I had much the same idea, regarding the bunch of tables and pools of different sizes that pf needs to malloc.

If I am not mistaken, malloc(9) allocate only physical memory.

And,  I wonder  if malloc(9)requires allocated blocks to be contiguous ?
- If so, computing the available memory won't be enough. -

`sysctl vm.phys_free`


----------



## fnoyanisi (May 25, 2016)

DavidMarec said:


> I had much the same idea, regarding the bunch of tables and pools of different sizes that pf needs to malloc.
> 
> If I am not mistaken, malloc(9) allocate only physical memory.
> 
> ...



Not aware of the malloc(9) internals to be honest, but `vm.phys_free` (or `vm.physmem`) could be looked into... `vm.phys_free` seem to be a better option than `vm.stats` sysctl tunables (less `kernel_sysctl()` calls to be made)

I will try to get the patch ready this weekend, and see how it goes...Will update this thread accordingly...


----------



## fnoyanisi (May 27, 2016)

DavidMarec said:


> I had much the same idea, regarding the bunch of tables and pools of different sizes that pf needs to malloc.
> 
> If I am not mistaken, malloc(9) allocate only physical memory.
> 
> ...



Design and Implementation of 4.4 BSD Section 2.5.2 gives answer to your questions.

- Kernel allocates physical memory only, and is not paged.

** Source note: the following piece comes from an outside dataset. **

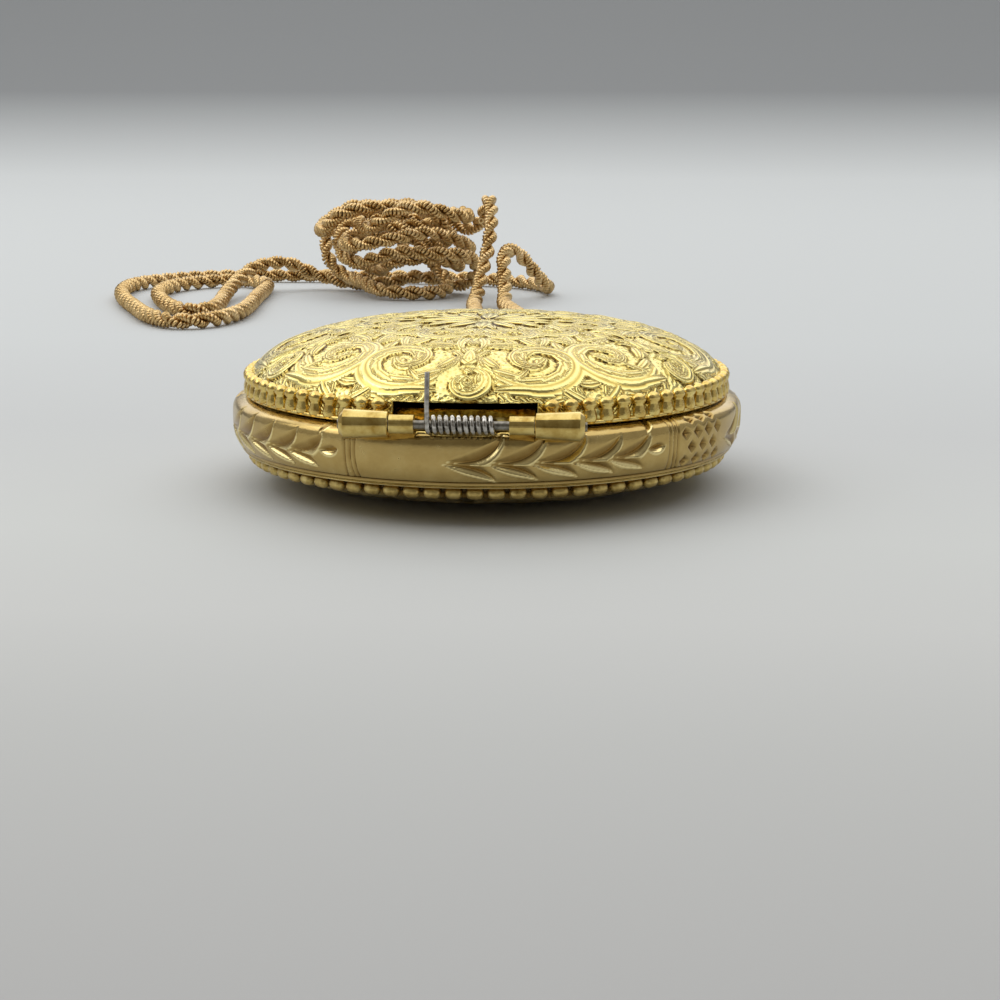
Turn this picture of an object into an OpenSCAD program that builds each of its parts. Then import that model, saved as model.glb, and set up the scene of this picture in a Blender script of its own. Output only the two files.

And, one need to consider the *memory available to kernel *I think?


----------



## fnoyanisi (May 29, 2016)

I set up to VMs to reproduce the case and test the patch I have written. VM1 has the default pf(4) that comes with 11.0-CURRENT, wheres VM2 has a patched version of the pf(4).

Both VMs have 512MB of RAM each, and bhyve(8) is used as the hypervisor to run VMs.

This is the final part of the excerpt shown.